THE TASK → Reproduce all of the material word for word.

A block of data
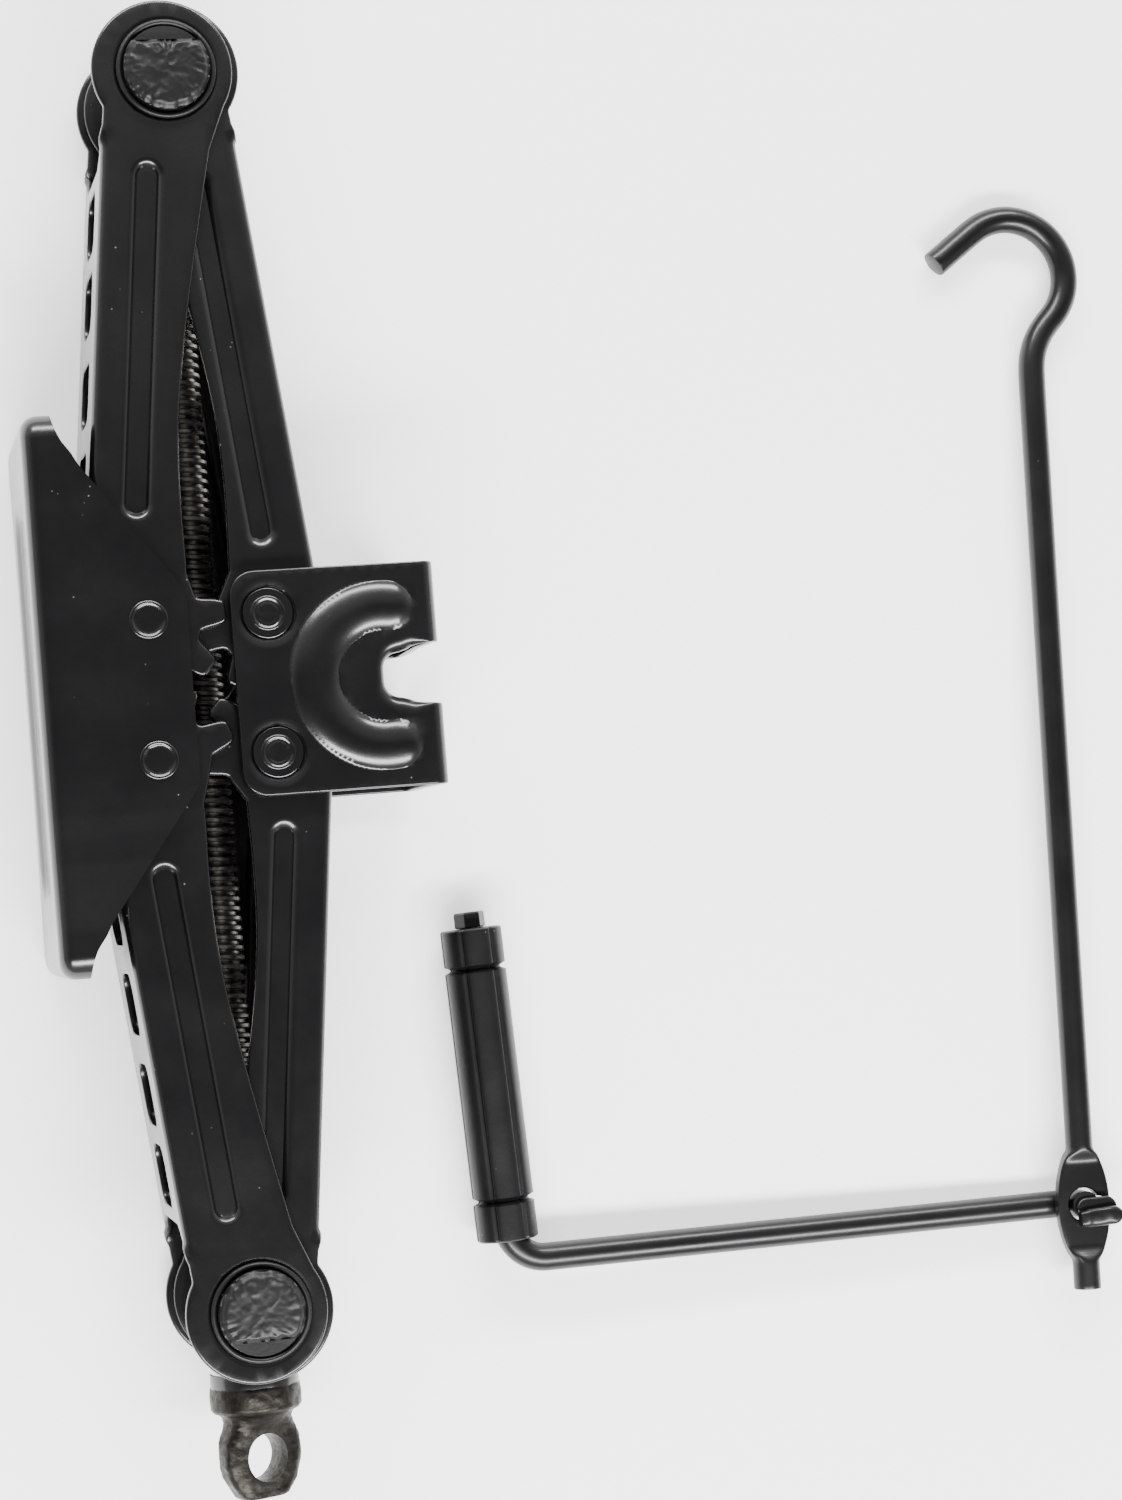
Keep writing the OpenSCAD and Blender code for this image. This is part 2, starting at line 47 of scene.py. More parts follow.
# ------------------------------------------------------------------ dimensions of the jack
ARM_LEN = 167.0
BASE_PIVOT = 33.7
GEAR_R = 21.0
FOLD = math.radians(6.2)
SHEET = 2.5
UPPER_HALF, LOWER_HALF, BASE_HALF, SADDLE_HALF = 27.0, 29.9, 32.8, 31.8
EAR_R, EAR_OFFSET = 21.3, 1.1
TRUNNION_R, TRUNNION_FLAT = 12.8, 8.0
RING_R, RING_Z, RING_TOP = 15.1, 30.3, 31.9     # ring outside each ear, and where it begins and ends
SEAT_HALF = 23.0                                # half length of a trunnion's milled seat
TEETH, TOOTH_ROOT, TOOTH_TIP = 8, 16.3, 23.8    # gear teeth to the whole turn, and their radii
TOOTH_A, TOOTH_B = 170.0, 192.5                 # where the first tooth of each meshing arm stands, degrees
TRUNNION_X = BASE_PIVOT + ARM_LEN * math.sin(FOLD)
TRUNNION_Y = GEAR_R + ARM_LEN * math.cos(FOLD)
SADDLE_PIVOT = BASE_PIVOT + 2 * ARM_LEN * math.sin(FOLD)
SADDLE_H, SADDLE_LEN, SADDLE_SKIRT = 51.8, 68.0, 11.2
FOOT_LEN, FLANGE_H, LIP_H = 168.0, 46.0, 9.0
THREAD_PITCH = 3.0
BAR_R = 4.5
JOINT = np.array([334.2, -187.8])


# ------------------------------------------------------------------ materials
def linear(hex_colour):
    """An sRGB hex colour as linear RGBA."""
    c = [int(hex_colour[i:i + 2], 16) / 255 for i in (1, 3, 5)]
    return [v / 12.92 if v <= 0.04045 else ((v + 0.055) / 1.055) ** 2.4 for v in c] + [1.0]


def node(tree, kind, links=None, **settings):
    """Adds a shader node. settings sets its properties, links joins or sets its inputs by name."""
    n = tree.nodes.new(kind)
    for k, v in settings.items():
        setattr(n, k, v)
    for k, v in (links or {}).items():
        socket = n.inputs[k]
        if isinstance(v, bpy.types.NodeSocket):
            tree.links.new(v, socket)
        else:
            socket.default_value = v
    return n


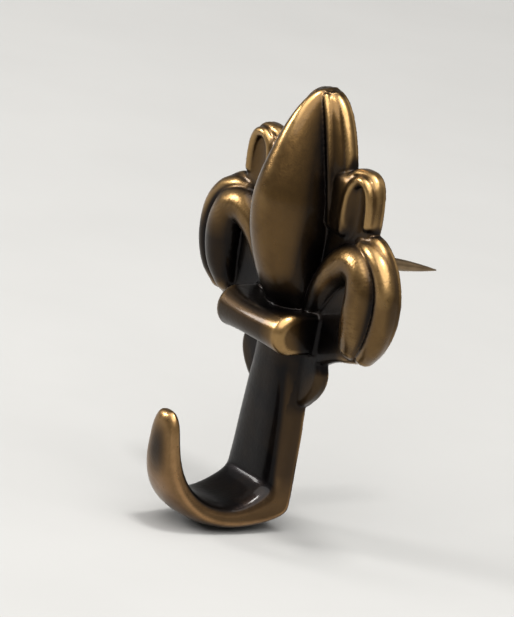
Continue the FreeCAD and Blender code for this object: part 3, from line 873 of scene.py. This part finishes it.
right = Vector((math.cos(az), math.sin(az), 0))
up = Vector((0, 0, 1))
aim = Vector((0, -0.003, -0.004))
flat = Vector((math.sin(az), -math.cos(az), 0))
lamp("overhead", aim + flat * 0.21 + up * 0.50, aim, 0.90, 8.2, (1.0, 0.985, 0.955))
lamp("key", aim + right * 0.04 + flat * 0.10 + up * 0.60, aim, 0.12, 3.4, (1.0, 0.985, 0.95))
lamp("left", aim + Vector((-0.675, -0.605, 0.423)) * 0.5, aim, 0.10, 1.9, (1.0, 0.985, 0.96), size_y=0.17)

w = bpy.data.worlds.new("studio")
w.use_nodes = True
wt = w.node_tree
bg = wt.nodes["Background"]
look = wt.nodes.new("ShaderNodeTexCoord").outputs["Generated"]
high = wt.nodes.new("ShaderNodeSeparateXYZ")
wt.links.new(look, high.inputs[0])
sky = ramp(wt, math_node(wt, "MULTIPLY_ADD", high.outputs[2], 0.5, 0.5),
           [(0.0, (0.26, 0.25, 0.24)), (0.46, (0.30, 0.29, 0.275)), (0.54, (0.42, 0.41, 0.39)), (0.70, (0.80, 0.78, 0.75)), (1.0, (1.0, 0.98, 0.95))])
wt.links.new(sky, bg.inputs[0])
bg.inputs[1].default_value = 0.70
bpy.context.scene.world = w

# ----------------------------------------------------------------- the camera
cam_data = bpy.data.cameras.new("camera")
cam = bpy.data.objects.new("camera", cam_data)
bpy.context.scene.collection.objects.link(cam)
cam_data.sensor_fit = "VERTICAL"
cam_data.sensor_height = 36.0
cam_data.lens = 300.0
R = Vector((math.cos(az), math.sin(az), 0))
U = Vector((-math.sin(el) * math.sin(az), math.sin(el) * math.cos(az), math.cos(el)))
R2 = R * math.cos(roll) + U * math.sin(roll)
U2 = -R * math.sin(roll) + U * math.cos(roll)
rot = Matrix((R2, U2, to_cam)).transposed()
height_mm = 46.0
dist = height_mm * 0.001 / (36.0 / 300.0)
centre = Vector((-0.0002, -0.0038, -0.0044))
cam.matrix_world = Matrix.Translation(centre + to_cam * dist) @ rot.to_4x4()
cam_data.clip_start = 0.01
cam_data.clip_end = 20
bpy.context.scene.camera = cam
bpy.context.scene.view_settings.view_transform = "Standard"

print("made in", round(time.time() - clock, 1), "s")
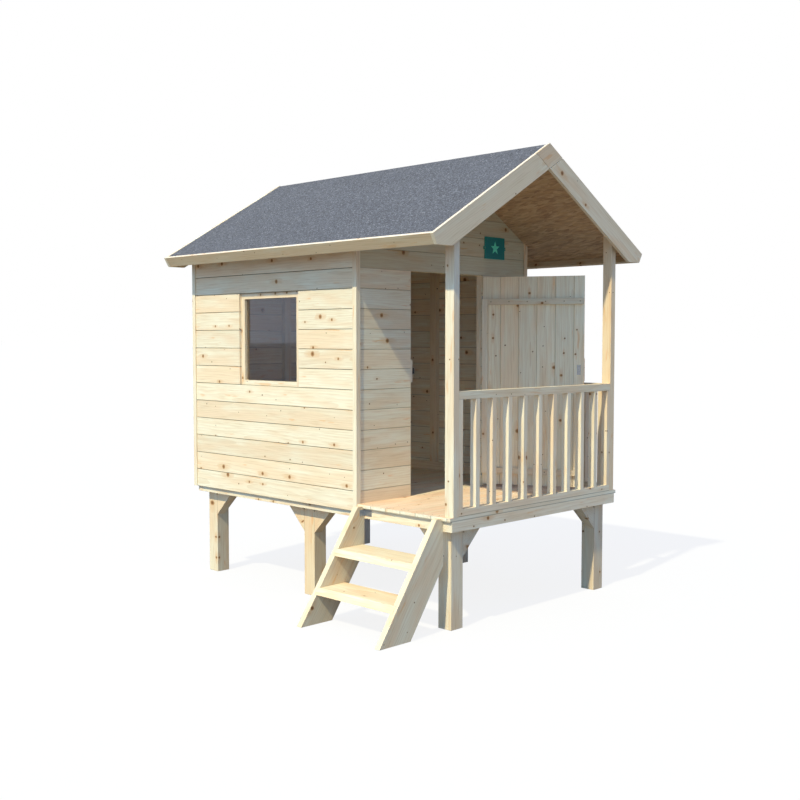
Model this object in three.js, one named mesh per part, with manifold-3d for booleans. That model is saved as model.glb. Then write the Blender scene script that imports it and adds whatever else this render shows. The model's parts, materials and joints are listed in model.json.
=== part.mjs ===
// A child's stilt playhouse of planed softwood.
// A boarded cabin with a pitched felt roof stands on six braced legs, behind a veranda with a railing and a ladder.
// Lengths are in millimetres. X runs across the house, Y from the veranda to the rear wall, Z up from the ground.
import * as THREE from "three";
import { mergeVertices } from "three/addons/utils/BufferGeometryUtils.js";
import Module from "manifold-3d";

const wasm = await Module();
wasm.setup();

// Overall sizes
const houseWidth = 1200;
const houseLength = 1240;
const verandaDepth = 558;
const frameTopHeight = 465;
const roofSlopeDegrees = 30.5;

// Clearances, and how far a cutting or joining solid runs past the face that it meets
const fitGap = 0.3;
const overrun = 5;

// Tongued boards, with a small V at each joint, and the battens behind them
const boardFaceWidth = 90;
const claddingThickness = 12;
const claddingDrop = 18;
const deckThickness = 16;
const jointWidth = 4;
const jointDepth = 2.5;
const battenWidth = 45;
const battenDepth = 28;

// Floor frame, legs and braces
const beamThickness = 38;
const beamHeight = 45;
const joistSpacing = 365;
const legSize = 72;
const middleLegFromFront = 346;
const braceWidth = 70;
const braceThickness = 45;
const braceNotch = 20;
const braceAngleDegrees = 45;

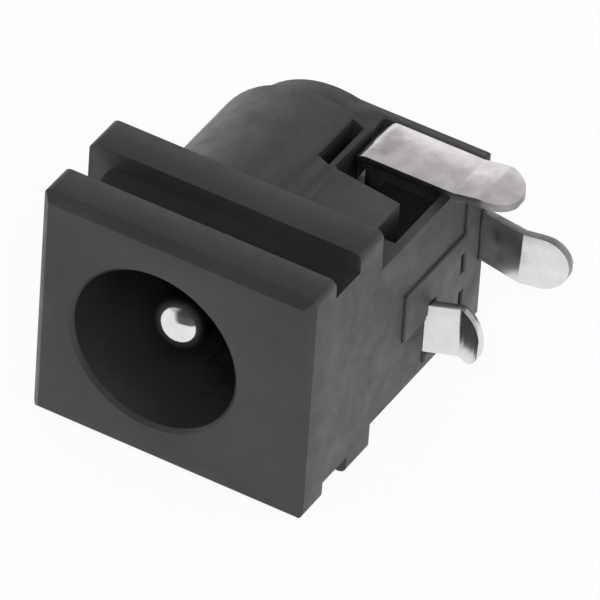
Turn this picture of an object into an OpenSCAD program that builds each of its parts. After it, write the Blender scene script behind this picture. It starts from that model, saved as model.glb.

RESULT FOR THIS TASK →
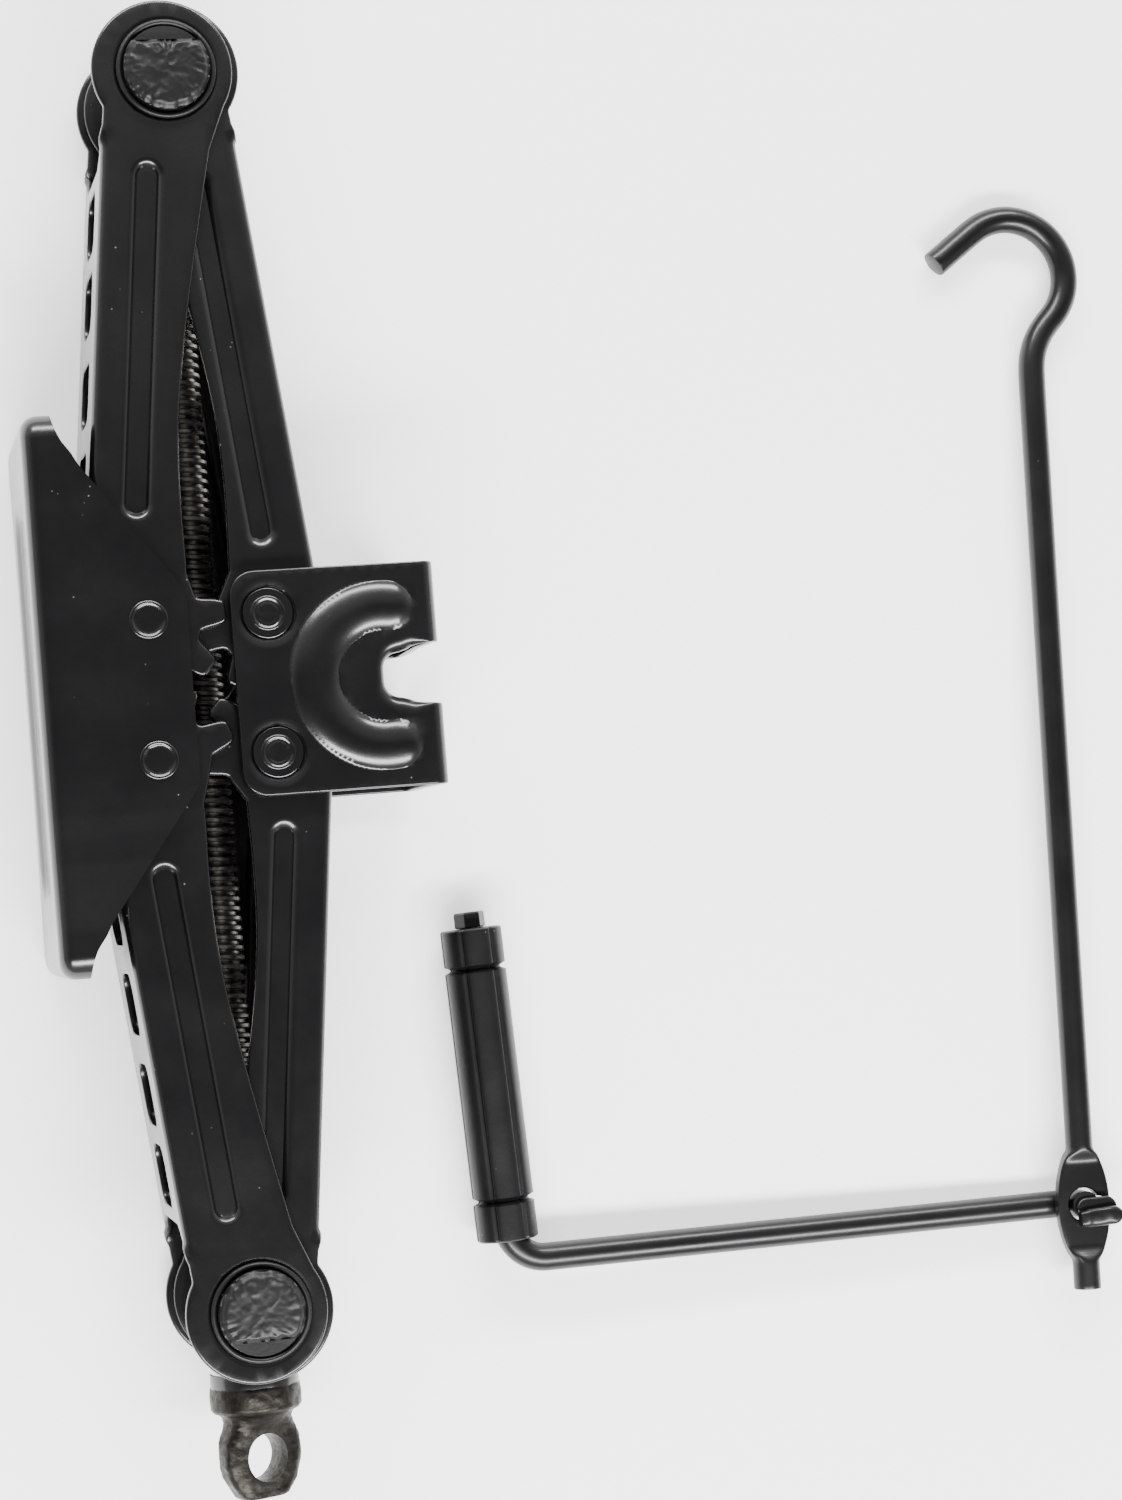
Keep writing the OpenSCAD and Blender code for this image. This is part 2, starting at line 47 of scene.py. More parts follow.
# ------------------------------------------------------------------ dimensions of the jack
ARM_LEN = 167.0
BASE_PIVOT = 33.7
GEAR_R = 21.0
FOLD = math.radians(6.2)
SHEET = 2.5
UPPER_HALF, LOWER_HALF, BASE_HALF, SADDLE_HALF = 27.0, 29.9, 32.8, 31.8
EAR_R, EAR_OFFSET = 21.3, 1.1
TRUNNION_R, TRUNNION_FLAT = 12.8, 8.0
RING_R, RING_Z, RING_TOP = 15.1, 30.3, 31.9     # ring outside each ear, and where it begins and ends
SEAT_HALF = 23.0                                # half length of a trunnion's milled seat
TEETH, TOOTH_ROOT, TOOTH_TIP = 8, 16.3, 23.8    # gear teeth to the whole turn, and their radii
TOOTH_A, TOOTH_B = 170.0, 192.5                 # where the first tooth of each meshing arm stands, degrees
TRUNNION_X = BASE_PIVOT + ARM_LEN * math.sin(FOLD)
TRUNNION_Y = GEAR_R + ARM_LEN * math.cos(FOLD)
SADDLE_PIVOT = BASE_PIVOT + 2 * ARM_LEN * math.sin(FOLD)
SADDLE_H, SADDLE_LEN, SADDLE_SKIRT = 51.8, 68.0, 11.2
FOOT_LEN, FLANGE_H, LIP_H = 168.0, 46.0, 9.0
THREAD_PITCH = 3.0
BAR_R = 4.5
JOINT = np.array([334.2, -187.8])


# ------------------------------------------------------------------ materials
def linear(hex_colour):
    """An sRGB hex colour as linear RGBA."""
    c = [int(hex_colour[i:i + 2], 16) / 255 for i in (1, 3, 5)]
    return [v / 12.92 if v <= 0.04045 else ((v + 0.055) / 1.055) ** 2.4 for v in c] + [1.0]


def node(tree, kind, links=None, **settings):
    """Adds a shader node. settings sets its properties, links joins or sets its inputs by name."""
    n = tree.nodes.new(kind)
    for k, v in settings.items():
        setattr(n, k, v)
    for k, v in (links or {}).items():
        socket = n.inputs[k]
        if isinstance(v, bpy.types.NodeSocket):
            tree.links.new(v, socket)
        else:
            socket.default_value = v
    return n


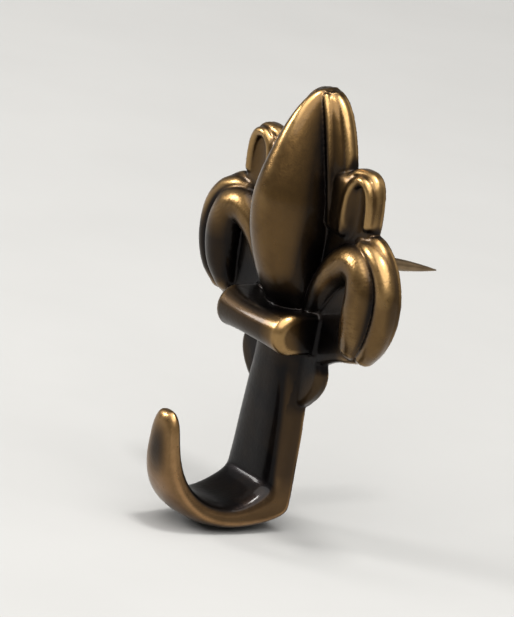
Continue the FreeCAD and Blender code for this object: part 3, from line 873 of scene.py. This part finishes it.
right = Vector((math.cos(az), math.sin(az), 0))
up = Vector((0, 0, 1))
aim = Vector((0, -0.003, -0.004))
flat = Vector((math.sin(az), -math.cos(az), 0))
lamp("overhead", aim + flat * 0.21 + up * 0.50, aim, 0.90, 8.2, (1.0, 0.985, 0.955))
lamp("key", aim + right * 0.04 + flat * 0.10 + up * 0.60, aim, 0.12, 3.4, (1.0, 0.985, 0.95))
lamp("left", aim + Vector((-0.675, -0.605, 0.423)) * 0.5, aim, 0.10, 1.9, (1.0, 0.985, 0.96), size_y=0.17)

w = bpy.data.worlds.new("studio")
w.use_nodes = True
wt = w.node_tree
bg = wt.nodes["Background"]
look = wt.nodes.new("ShaderNodeTexCoord").outputs["Generated"]
high = wt.nodes.new("ShaderNodeSeparateXYZ")
wt.links.new(look, high.inputs[0])
sky = ramp(wt, math_node(wt, "MULTIPLY_ADD", high.outputs[2], 0.5, 0.5),
           [(0.0, (0.26, 0.25, 0.24)), (0.46, (0.30, 0.29, 0.275)), (0.54, (0.42, 0.41, 0.39)), (0.70, (0.80, 0.78, 0.75)), (1.0, (1.0, 0.98, 0.95))])
wt.links.new(sky, bg.inputs[0])
bg.inputs[1].default_value = 0.70
bpy.context.scene.world = w

# ----------------------------------------------------------------- the camera
cam_data = bpy.data.cameras.new("camera")
cam = bpy.data.objects.new("camera", cam_data)
bpy.context.scene.collection.objects.link(cam)
cam_data.sensor_fit = "VERTICAL"
cam_data.sensor_height = 36.0
cam_data.lens = 300.0
R = Vector((math.cos(az), math.sin(az), 0))
U = Vector((-math.sin(el) * math.sin(az), math.sin(el) * math.cos(az), math.cos(el)))
R2 = R * math.cos(roll) + U * math.sin(roll)
U2 = -R * math.sin(roll) + U * math.cos(roll)
rot = Matrix((R2, U2, to_cam)).transposed()
height_mm = 46.0
dist = height_mm * 0.001 / (36.0 / 300.0)
centre = Vector((-0.0002, -0.0038, -0.0044))
cam.matrix_world = Matrix.Translation(centre + to_cam * dist) @ rot.to_4x4()
cam_data.clip_start = 0.01
cam_data.clip_end = 20
bpy.context.scene.camera = cam
bpy.context.scene.view_settings.view_transform = "Standard"

print("made in", round(time.time() - clock, 1), "s")
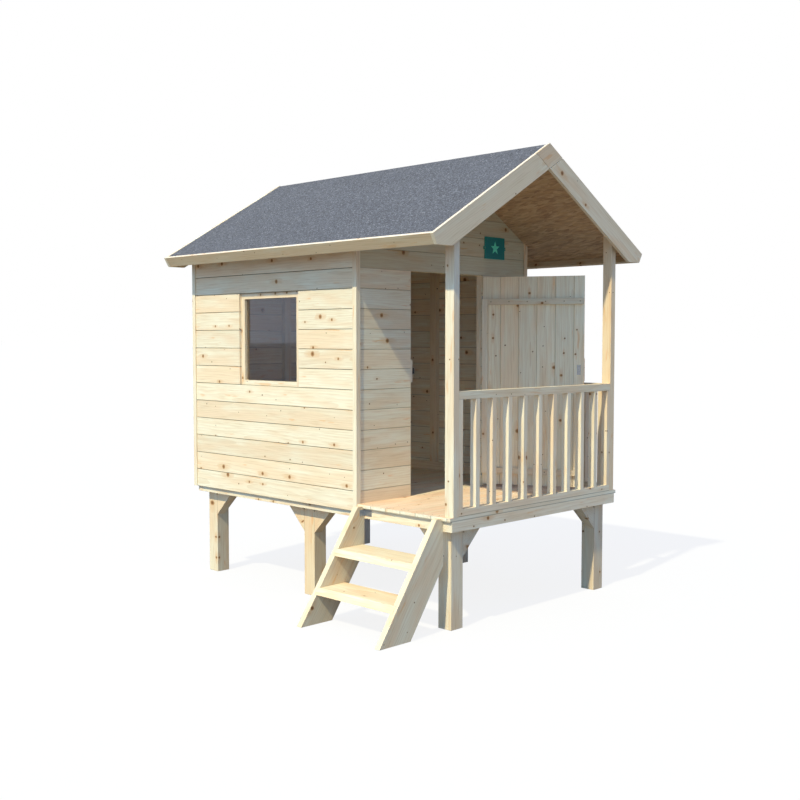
Model this object in three.js, one named mesh per part, with manifold-3d for booleans. That model is saved as model.glb. Then write the Blender scene script that imports it and adds whatever else this render shows. The model's parts, materials and joints are listed in model.json.
=== part.mjs ===
// A child's stilt playhouse of planed softwood.
// A boarded cabin with a pitched felt roof stands on six braced legs, behind a veranda with a railing and a ladder.
// Lengths are in millimetres. X runs across the house, Y from the veranda to the rear wall, Z up from the ground.
import * as THREE from "three";
import { mergeVertices } from "three/addons/utils/BufferGeometryUtils.js";
import Module from "manifold-3d";

const wasm = await Module();
wasm.setup();

// Overall sizes
const houseWidth = 1200;
const houseLength = 1240;
const verandaDepth = 558;
const frameTopHeight = 465;
const roofSlopeDegrees = 30.5;

// Clearances, and how far a cutting or joining solid runs past the face that it meets
const fitGap = 0.3;
const overrun = 5;

// Tongued boards, with a small V at each joint, and the battens behind them
const boardFaceWidth = 90;
const claddingThickness = 12;
const claddingDrop = 18;
const deckThickness = 16;
const jointWidth = 4;
const jointDepth = 2.5;
const battenWidth = 45;
const battenDepth = 28;

// Floor frame, legs and braces
const beamThickness = 38;
const beamHeight = 45;
const joistSpacing = 365;
const legSize = 72;
const middleLegFromFront = 346;
const braceWidth = 70;
const braceThickness = 45;
const braceNotch = 20;
const braceAngleDegrees = 45;

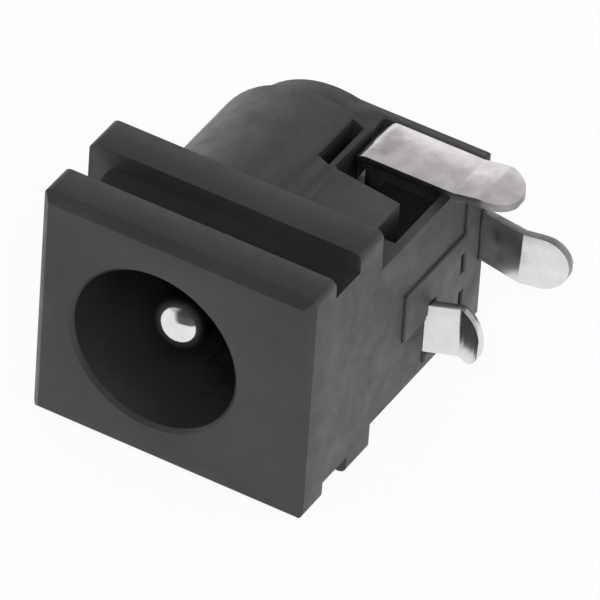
Turn this picture of an object into an OpenSCAD program that builds each of its parts. After it, write the Blender scene script behind this picture. It starts from that model, saved as model.glb.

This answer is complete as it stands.